Advice for Hair-pulling 18-Mo Old?

Updated on November 11, 2007
M.S. asks from Milwaukee, WI
5 answers

I was wondering if any seasoned mamas out there could give me advice for my little hair-puller. He's always been pulling my hair (the little dickens! I wear it up all the time because of it!), but he pulled one of his friend's hair at the babysitter last week, and then another little guy's hair today at a little play-class we have.
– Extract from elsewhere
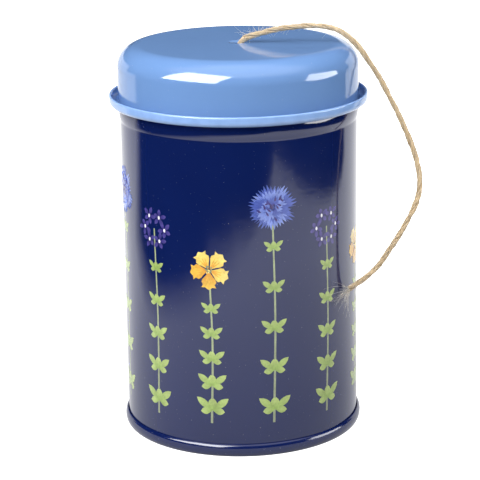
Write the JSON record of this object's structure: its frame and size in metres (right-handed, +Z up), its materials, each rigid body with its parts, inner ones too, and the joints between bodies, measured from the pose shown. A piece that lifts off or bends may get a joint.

I'm starting to not trust him around other little ones!! I don't like feeling like that....

Whenever he pulls my hair, I put him down, do the 'hurt' sign, and say something like 'that hurt mommy - no pulling - that hurts mommy!' Today when he yanked the poor little guy's hair, I held onto his shoulder while I comforted the other guy, and then looked him in the eyes, and said 'no - that hurt Win - no pulling - that hurt Win' (while doing the 'hurt' sign).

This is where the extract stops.